Roy vit donc dans le markets data cet appel bouleversant : « 3 068.99 (c) Pts - 23% Nyse Euronext Temps réel ». Il regarda les gratte-ciels de son bureau de la pointe Sud de Manhattan, et pensa. Il pensa à sa value at risk très fort. Tout à coup, Roy descendit l'ascenseur en courant (il était le seul à connaître la technique : c'était un survivant du 11 septembre), enfourcha fougueusement son fidèle destrier Èmèné et partit à l'aventure, pour libérer Ebitda. Il traversa Londres et Shanghai, Paris et Tokyo, et même, les ruines de Lémane Brozers, qui lui arrachèrent quelques larmes. Loin d'être déstabilisé, il pris son cash flow en main, et vola de plus belle au secours d'Ebitda.
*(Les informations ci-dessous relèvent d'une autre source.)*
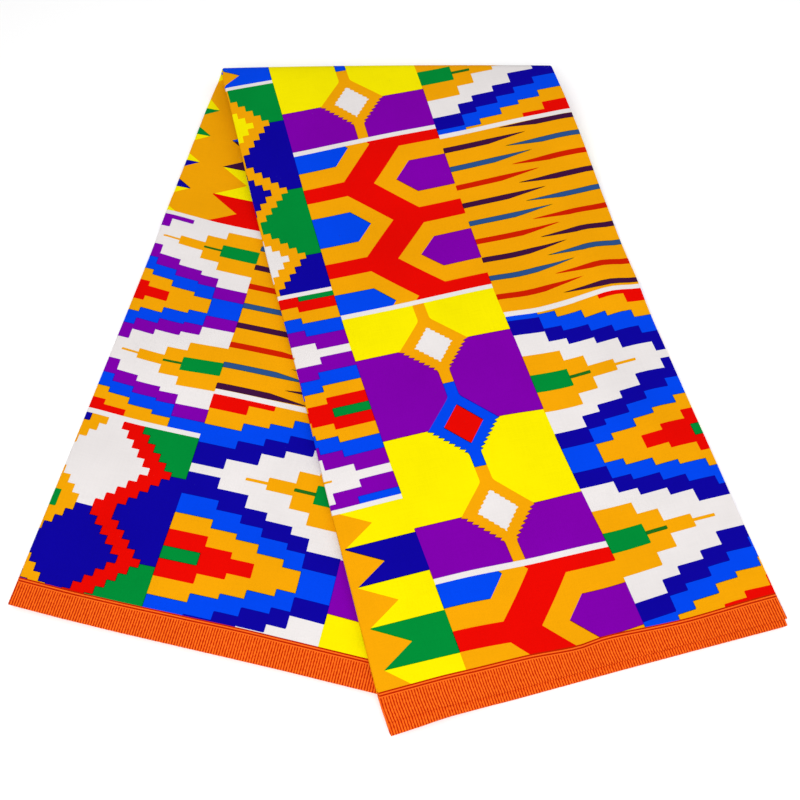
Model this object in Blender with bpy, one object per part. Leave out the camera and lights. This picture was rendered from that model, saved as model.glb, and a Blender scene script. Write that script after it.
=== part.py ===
"""A length of wax print cotton, folded as it is sold.

The cloth is pleated lengthwise into a strip of four layers, and the strip is folded once across its
middle, with its two legs splayed. The lower leg lies flat on the surface and the upper leg lies over it.
Metres, +Z up. Across is measured over the strip, and along runs from the lower leg's end over the fold.
"""

from collections import namedtuple
from math import cos, hypot, pi, radians, sin, tan

import bmesh
import bpy

# The sheet, and the pile that its four layers make
SHEET = 0.001
PITCH = 0.00135
LAYERS = 4
PILE = SHEET + (LAYERS - 1) * PITCH
TURN_RADIUS = PITCH / 2

# How the strip lies: each leg is splayed from the line square to the fold, which runs along X
SPLAY = radians(13.5)
LOWER_END_X = -0.13036
LOWER_END_Y = -0.23242
FOLD_Y = 0.28508
LOOSE = 0.0004
SPRING = 0.011
SETTLE = 0.18
FOLD_RADIUS = (PILE + LOOSE + SPRING) / 2

# The fold isn't quite straight: it bows out in the middle, and more towards its left end
HALF_STRIP = 0.14
FOLD_MIDDLE = 0.0021
FOLD_BOW = 0.00165
FOLD_LEAN = 0.00065
BOW_REACH = 0.08

# The fold's place along the strip's middle line
FOLD_START = (FOLD_Y - LOWER_END_Y) / cos(SPLAY)
FOLD_LENGTH = pi * FOLD_RADIUS / cos(SPLAY)
STRIP_LENGTH = 1.1150

# Where the upper leg comes down from the lower leg to the surface
LOWER_HALF_WIDTH = 0.143
OVERHANG = 0.016
COME_DOWN = 0.055

# Mesh steps
STEPS_ACROSS = 9
STEPS_ROUND_A_TURN = 4
STEPS_ROUND_THE_FOLD = 9
STEPS_ALONG_THE_LOWER_LEG = 9
STEPS_WHERE_IT_SETTLES = 8
STEPS_TO_THE_UPPER_END = 11

# The strip's edges along its length, measured from its middle line. The left edge is two pleats,
# the outer one joining the first two layers and the inner one the last two.
Edge = namedtuple("Edge", "along left_outer left_inner right_cut right_pleat right_inner_cut")
EDGES = (
    Edge(0.000, -0.1382, -0.1394, 0.1398, 0.1404, 0.1410),
    Edge(0.150, -0.1388, -0.1396, 0.1400, 0.1406, 0.1412),
    Edge(0.250, -0.1392, -0.1400, 0.1400, 0.1404, 0.1410),
    Edge(0.330, -0.1400, -0.1407, 0.1404, 0.1408, 0.1412),
    Edge(0.385, -0.1415, -0.1424, 0.1412, 0.1410, 0.1408),
    Edge(0.470, -0.1428, -0.1435, 0.1420, 0.1412, 0.1404),
    Edge(0.500, -0.1426, -0.1431, 0.1419, 0.1411, 0.1403),
    Edge(0.512, -0.1418, -0.1420, 0.1418, 0.1410, 0.1402),
    Edge(0.520, -0.1408, -0.1408, 0.1418, 0.1410, 0.1402),
    Edge(0.532, -0.1430, -0.1424, 0.1418, 0.1410, 0.1402),
    Edge(0.545, -0.1432, -0.1424, 0.1419, 0.1411, 0.1403),
    Edge(0.560, -0.1427, -0.1418, 0.1419, 0.1411, 0.1403),
    Edge(0.600, -0.1427, -0.1418, 0.1421, 0.1413, 0.1405),
    Edge(0.650, -0.1431, -0.1422, 0.1424, 0.1414, 0.1405),
    Edge(0.710, -0.1432, -0.1420, 0.1431, 0.1420, 0.1410),
    Edge(0.740, -0.1432, -0.1420, 0.1432, 0.1422, 0.1412),
    Edge(0.800, -0.1422, -0.1414, 0.1408, 0.1398, 0.1388),
    Edge(0.840, -0.1422, -0.1413, 0.1398, 0.1388, 0.1378),
    Edge(0.880, -0.1422, -0.1412, 0.1400, 0.1390, 0.1380),
    Edge(0.940, -0.1430, -0.1420, 0.1402, 0.1392, 0.1382),
    Edge(1.040, -0.1430, -0.1420, 0.1406, 0.1394, 0.1384),
    Edge(1.098, -0.1429, -0.1419, 0.1415, 0.1400, 0.1390),
    Edge(1.112, -0.1422, -0.1412, 0.1419, 0.1399, 0.1389),
    Edge(1.122, -0.1391, -0.1385, 0.1420, 0.1398, 0.1388),
)

# Where the two ends stop along the strip, for the first layer and for the one that reaches furthest
End = namedtuple("End", "across first_layer furthest_layer")
LOWER_ENDS = (
    End(-0.140, -0.0012, -0.0024),
    End(-0.100, -0.0028, -0.0041),
    End(-0.060, -0.0038, -0.0050),
    End(0.000, -0.0045, -0.0058),
    End(0.060, -0.0053, -0.0066),
    End(0.141, -0.0075, -0.0088),
)
UPPER_ENDS = (
    End(-0.142, 1.1163, 1.1247),
    End(-0.120, 1.1157, 1.1235),
    End(-0.100, 1.1151, 1.1217),
    End(-0.070, 1.1147, 1.1203),
    End(0.020, 1.1135, 1.1186),
    End(0.141, 1.1130, 1.1172),
)

# How far each layer's end comes, from the first layer's place to the furthest one's
LOWER_REACHES = (0.0, 0.3, 0.6, 1.0)
UPPER_REACHES = (0.0, 1.0, 0.95, 0.9)

# Soft waves that lift the pile: its top layer by the whole height, its bottom one not at all
Wave = namedtuple("Wave", "leg across along half_across half_along height")
WAVES = (
    Wave("upper", 0.128, 0.820, 0.060, 0.045, 0.0030),
    Wave("upper", 0.135, 0.690, 0.050, 0.060, 0.0016),
    Wave("upper", -0.120, 0.900, 0.050, 0.070, 0.0012),
    Wave("upper", 0.060, 1.095, 0.060, 0.030, 0.0012),
    Wave("lower", -0.132, 0.345, 0.045, 0.040, 0.0022),
    Wave("lower", 0.020, 0.006, 0.045, 0.022, 0.0014),
)

COTTON_COLOUR = (0.96, 0.42, 0.03, 1.0)
COTTON_ROUGHNESS = 0.75


def clear_scene():
    for obj in list(bpy.data.objects):
        bpy.data.objects.remove(obj, do_unlink=True)


def cotton():
    material = bpy.data.materials.new("printed_cotton")
    material.use_nodes = True
    shader = material.node_tree.nodes["Principled BSDF"]
    shader.inputs["Base Color"].default_value = COTTON_COLOUR
    shader.inputs["Roughness"].default_value = COTTON_ROUGHNESS
    shader.inputs["Metallic"].default_value = 0.0
    material.diffuse_color = COTTON_COLOUR
    return material


def ease(share):
    """A smooth step from 0 to 1."""
    share = min(max(share, 0.0), 1.0)
    return share * share * (3 - 2 * share)


def read(table, key, value, column):
    """A column of a table at a value of its key, with straight steps between the rows."""
    value = min(max(value, getattr(table[0], key)), getattr(table[-1], key))
    for low, high in zip(table, table[1:]):
        if value <= getattr(high, key):
            break
    share = (value - getattr(low, key)) / (getattr(high, key) - getattr(low, key))
    return getattr(low, column) * (1 - share) + getattr(high, column) * share


def section_steps():
    """The pleated section, as steps of (left column, right column, share, bulge, depth).

    A step lies at a share of the way from its left edge to its right edge, and a bulge pushes it out
    round a turn. Depth counts the layers from the first one, and is a half in the middle of a turn.
    """
    lefts = ("left_outer", "left_outer", "left_inner", "left_inner")
    rights = ("right_cut", "right_pleat", "right_pleat", "right_inner_cut")
    steps = []
    for layer, (left, right) in enumerate(zip(lefts, rights)):
        side = 1 if layer % 2 else -1
        for step in range(STEPS_ACROSS + 1):
            share = step / STEPS_ACROSS
            steps.append((left, right, share if side > 0 else 1 - share, 0.0, float(layer)))
        if layer == LAYERS - 1:
            break
        for step in range(1, STEPS_ROUND_A_TURN):
            angle = pi * step / STEPS_ROUND_A_TURN
            steps.append((left, right, (1 + side) / 2, side * sin(angle), layer + (1 - cos(angle)) / 2))
    return steps


def across_of(step, along):
    """Where a step of the section lies across the strip. The turns stay inside the strip's edges."""
    left_column, right_column, share, bulge, _ = step
    inset = TURN_RADIUS + SHEET / 2
    left = read(EDGES, "along", along, left_column) + inset
    right = read(EDGES, "along", along, right_column) - inset
    return left + (right - left) * share + bulge * TURN_RADIUS


def stations():
    """Where the rows of the mesh cross the strip's middle line, from the lower end to the upper one."""
    fold_end = FOLD_START + FOLD_LENGTH
    settled = fold_end + SETTLE / cos(SPLAY)
    stretches = (
        (0.0, FOLD_START, STEPS_ALONG_THE_LOWER_LEG),
        (FOLD_START, fold_end, STEPS_ROUND_THE_FOLD),
        (fold_end, settled, STEPS_WHERE_IT_SETTLES),
        (settled, STRIP_LENGTH, STEPS_TO_THE_UPPER_END),
    )
    rows = [0.0]
    for start, end, steps in stretches:
        rows += [start + (end - start) * step / steps for step in range(1, steps + 1)]
    return rows


def end_of(table, reaches, across, depth):
    """Where one end of the strip stops, at a place across it and a depth in the pile."""
    first = read(table, "across", across, "first_layer")
    furthest = read(table, "across", across, "furthest_layer")
    layer = min(int(depth), LAYERS - 2)
    reach = reaches[layer] + (reaches[layer + 1] - reaches[layer]) * (depth - layer)
    return first + (furthest - first) * reach


def bed_height(x, y):
    """The height of what the upper leg lies on: the lower leg, and past its edges the surface."""
    from_x = x - LOWER_END_X
    from_y = y - LOWER_END_Y
    across = from_x * cos(SPLAY) - from_y * sin(SPLAY)
    along = from_x * sin(SPLAY) + from_y * cos(SPLAY)
    past_side = max(across - LOWER_HALF_WIDTH - OVERHANG, 0.0)
    past_end = max(-along - OVERHANG, 0.0)
    return (PILE + LOOSE) * (1 - ease(hypot(past_side, past_end) / COME_DOWN))


def lift_of_waves(across, along, depth):
    """How far the waves lift a layer. The last layer is on top in the lower leg, the first in the upper."""
    down = depth / (LAYERS - 1)
    lift = 0.0
    for wave in WAVES:
        reach = hypot((across - wave.across) / wave.half_across, (along - wave.along) / wave.half_along)
        lift += wave.height * ease(1 - reach) * (down if wave.leg == "lower" else 1 - down)
    return lift


def bowed(across, y):
    """A place towards the fold, moved out by as much as the fold bows there. The legs keep straight."""
    share = across / HALF_STRIP
    bow = FOLD_MIDDLE - (FOLD_LEAN + FOLD_BOW * share) * share
    return y + bow * ease(1 - (FOLD_Y - y) / BOW_REACH)


def lay(across, along, depth):
    """The world position of a point of the sheet's middle surface."""
    outward = ((LAYERS - 1) / 2 - depth) * PITCH
    x = LOWER_END_X + across * cos(SPLAY) + along * sin(SPLAY)
    run = LOWER_END_Y - across * sin(SPLAY) + along * cos(SPLAY)
    lift = lift_of_waves(across, along, depth)
    turned = run - FOLD_Y
    if turned <= 0:
        return x, bowed(across, run), PILE / 2 - outward + lift
    if turned < pi * FOLD_RADIUS:
        angle = turned / FOLD_RADIUS
        radius = FOLD_RADIUS + outward
        y = bowed(across, FOLD_Y + radius * sin(angle))
        return x, y, PILE / 2 + FOLD_RADIUS - radius * cos(angle)
    back = turned - pi * FOLD_RADIUS
    y = FOLD_Y - back
    share = min(back / SETTLE, 1.0)
    sprung = SPRING * (1 - share + sin(2 * pi * share) / (2 * pi))
    return x, bowed(across, y), bed_height(x, y) + sprung + PILE / 2 + outward + lift


def folded_point(step, rows, row):
    """A point of the mesh. The rows are square to the strip at its ends and in line with the fold near it."""
    depth = step[-1]
    along = rows[row]
    across = across_of(step, along)
    if row == 0:
        return lay(across, end_of(LOWER_ENDS, LOWER_REACHES, across, depth), depth)
    if row == len(rows) - 1:
        return lay(across, end_of(UPPER_ENDS, UPPER_REACHES, across, depth), depth)
    from_fold = abs(along - FOLD_START) / FOLD_START
    along += across * tan(SPLAY) * ease((0.95 - from_fold) / 0.55)
    return lay(across_of(step, along), along, depth)


def folded_cloth():
    """One sheet: a grid bent into its pleats and its fold, and given the sheet's thickness."""
    steps = section_steps()
    rows = stations()
    columns = len(steps) - 1
    mesh = bpy.data.meshes.new("folded_cloth")
    bm = bmesh.new()
    bmesh.ops.create_grid(bm, x_segments=columns, y_segments=len(rows) - 1, size=0.5)
    for vert in bm.verts:
        step = steps[round((vert.co.x + 0.5) * columns)]
        vert.co = folded_point(step, rows, round((vert.co.y + 0.5) * (len(rows) - 1)))
    bm.to_mesh(mesh)
    bm.free()
    mesh.materials.append(cotton())
    cloth = bpy.data.objects.new("folded_cloth", mesh)
    bpy.context.scene.collection.objects.link(cloth)
    thickness = cloth.modifiers.new("thickness", "SOLIDIFY")
    thickness.thickness = SHEET
    thickness.offset = 0.0


def main():
    clear_scene()
    folded_cloth()


main()
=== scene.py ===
"""The looks of a length of wax print cotton, folded as it is sold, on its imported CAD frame.

The cloth is pleated lengthwise into a strip of four layers, and the strip is folded once across its
middle, with its two legs splayed. Lengths of the cloth are in metres and lengths in the print's charts
are in millimetres, as they are read off the cloth laid flat. Across is measured over the strip, and
along runs from the lower leg's end over the fold to the upper leg's end.
"""

from __future__ import annotations

import logging
from dataclasses import dataclass, field
from enum import Enum
from math import cos, hypot, pi, radians, sin, tan
from typing import NamedTuple, Sequence

import bmesh
import bpy
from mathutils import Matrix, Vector, noise

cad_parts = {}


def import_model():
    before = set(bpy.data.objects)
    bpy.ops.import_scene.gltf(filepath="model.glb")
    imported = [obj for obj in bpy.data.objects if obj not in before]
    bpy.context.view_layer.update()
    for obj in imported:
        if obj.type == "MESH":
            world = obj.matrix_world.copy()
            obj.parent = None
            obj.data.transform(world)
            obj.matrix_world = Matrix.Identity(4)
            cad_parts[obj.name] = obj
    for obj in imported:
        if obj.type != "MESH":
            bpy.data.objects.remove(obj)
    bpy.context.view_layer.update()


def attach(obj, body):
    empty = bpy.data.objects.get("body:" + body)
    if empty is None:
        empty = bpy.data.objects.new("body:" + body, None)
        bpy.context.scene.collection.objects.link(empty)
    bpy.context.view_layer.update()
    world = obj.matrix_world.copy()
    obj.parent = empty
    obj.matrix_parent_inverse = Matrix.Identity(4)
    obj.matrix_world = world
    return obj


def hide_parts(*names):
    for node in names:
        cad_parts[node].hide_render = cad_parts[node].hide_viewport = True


LOG = logging.getLogger("folded_cloth")
LAYERS = 4
MM = 1000  # in a metre


class Edge(NamedTuple):
    """The strip's edges at a place along it. The left edge is two pleats, each joining two layers."""

    along: float
    left_outer: float
    left_inner: float
    right_cut: float
    right_pleat: float
    right_inner_cut: float


class End(NamedTuple):
    """Where an end of the strip stops, at a place across it, for its first and its furthest layer."""

    across: float
    first_layer: float
    furthest_layer: float


class Wave(NamedTuple):
    """A soft wave that lifts the pile: its top layer by the whole height, its bottom one not at all."""

    leg: str
    across: float
    along: float
    half_across: float
    half_along: float
    height: float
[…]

Un beau jour, il croisa sur son chemin Audit. Sage d'entre les sages, Audit avait pourtant l'air bien modeste dans son costume ocre Delaveine et ses lunettes à montures épaisses. Il semblait même un peu poussiéreux, mais Roy savait qu'il ne fallait jamais se fier aux apparences en finance. Audit marmonna dans sa barbe moisie : « Ebitda est retenue prisonnière dans un compte offshore, alors dépêche-toi crétin des îles ! » Roy le fixa, perplexe. « Un paradis fiscal ? Mais qui l'eut cru ! ». C'est alors qu'Audit lança cette phrase assassine : « T'attends l'élection du facteur ou quoi ? Fonce ! ».


Roy remonta sur son destrier Èmèné, salua du majeur Audit, et se dirigea au grand galop vers les îles Caïman. Arrivé à destination, il se trouva face à Crise. Crise était un géant, bien plus imposant que Roy ne s'y attendait. Son air insidieux lui glaçait le porte-monnaie, mais Roy savait qu'il était trop tard pour faire marche arrière. Il envoya une devise à la face de Crise, qui répliqua en lui jetant une subprime visqueuse dans les dents. Roy fit un pas en arrière, et planta un future dans le pied de Crise. Déstabilisé, Crise s'effondra. Roy en profita pour lui donner le coup de grâce : il lui enfonça dans le cœur un commissaire aux comptes miniature, et l'étouffa en lui flanquant le petit livre rouge de Mao dans la gorge. Crise mourut, et Roy libéra Ebitda.


« Veux-tu avoir des ROCE (return on capital employed) avec moi ? », dit-il à sa belle.

« Je ferai tout pour te satisfaire, mon petit dollar à la crème », répondit-elle.

« Alors fais-moi un hedge fund, Babe », conclut Roy d'un air lubrique.

C'est ainsi que le Trader charmant et Ebitda vivèrent heureux et eurent plein de gros bonus ensemble.



Anne de Chochult

En hommage à Caïn Hifmens,

Chevalier de la Table d'Excel

1 commentaire:

  1. Bravo, cet infomémo est exquis comme un gateau de private equity.
    En lisant, je suis moins distressed.